Symbol Reference Table 🎨
Refer to this table for standard symbol representations used in structured analysis.
| Element | Shape | Function | Example |
|---|---|---|---|
| External Entity | Rectangle | Source or Sink of Data | Customer, Bank System |
| Process | Rounded Rectangle / Circle | Transformation of Data | Validate Login, Calculate Total |
| Data Store | Open Rectangle / Parallel Lines | Passive Storage | Customer Table, Log File |
| Data Flow | Arrow | Direction of Movement | Order Details, Payment Confirm |
Advanced Considerations 🚀
As systems become more complex, DFDs must adapt. Real-time systems, event-driven architectures, and asynchronous processing introduce nuances that standard DFDs may not fully capture.
- Event Triggers: In event-driven systems, a process might wait for a specific signal. While DFDs don’t explicitly show time, the presence of a specific input can imply a trigger.

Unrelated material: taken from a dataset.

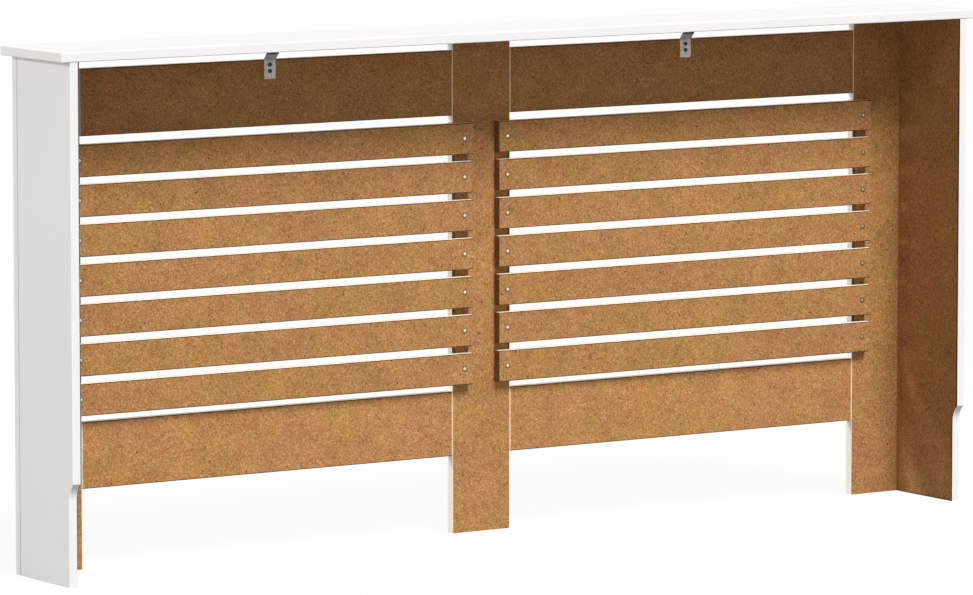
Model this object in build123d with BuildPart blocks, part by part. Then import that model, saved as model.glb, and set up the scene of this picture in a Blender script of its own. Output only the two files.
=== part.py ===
"""Radiator cover cabinet: a slatted front frame, two end panels and a shelf top, open to the wall.

Millimetres. +Z is up, +Y points to the wall and -Y to the room. Left and right are as seen from
the room, so +X is right. The origin is on the floor, in the middle of the shelf top's outline.
"""

from build123d import *
import math
import os

# ---- Overall size ----
overall_width = 1720.0
overall_depth = 190.0
overall_height = 815.0

# ---- Board thicknesses ----
top_thickness = 15.0
side_thickness = 15.0
frame_thickness = 15.0
slat_thickness = 15.0
edge_radius = 1.5  # rounded arris along the faced edges of every board

# ---- Shelf top ----
side_overhang = 14.0
front_overhang = 11.0

# ---- Front frame ----
stile_width = 110.0
post_width = 110.0
top_rail_height = 104.0
bottom_rail_height = 104.0
floor_gap = 125.0  # floor to the bottom rails
top_gap = 25.0  # top rails to the shelf top, lets the warm air out

# ---- Slats ----
slat_height = 50.0
least_slat_gap = 11.0
slat_lap_on_post = 30.0
slat_lap_on_stile = 26.0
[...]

- Parallel Processing: When multiple processes occur simultaneously, ensure the diagram shows independent data paths that do not interfere with each other.
- Security Zones: In network diagrams, data flows crossing security boundaries must be clearly marked to indicate encryption or authentication requirements.
Summary of Key Takeaways 🏁
Data Flow Diagrams provide a structured way to visualize system logic. They separate data movement from control logic, making them ideal for requirements analysis. By adhering to the rules of decomposition, balancing, and notation, analysts can create clear, maintainable models.
When building these diagrams, focus on accuracy and clarity. Avoid unnecessary complexity. Ensure every data flow has a purpose and every process has a clear transformation. Regularly review the diagrams with stakeholders to validate understanding. This collaborative approach ensures the final system meets the intended business goals.
The discipline of modeling data flows pays dividends in the development phase. It reduces ambiguity, prevents scope creep, and facilitates better communication among team members. Whether designing a simple database application or a complex enterprise platform, the principles of the Data Flow Diagram remain a cornerstone of effective system design.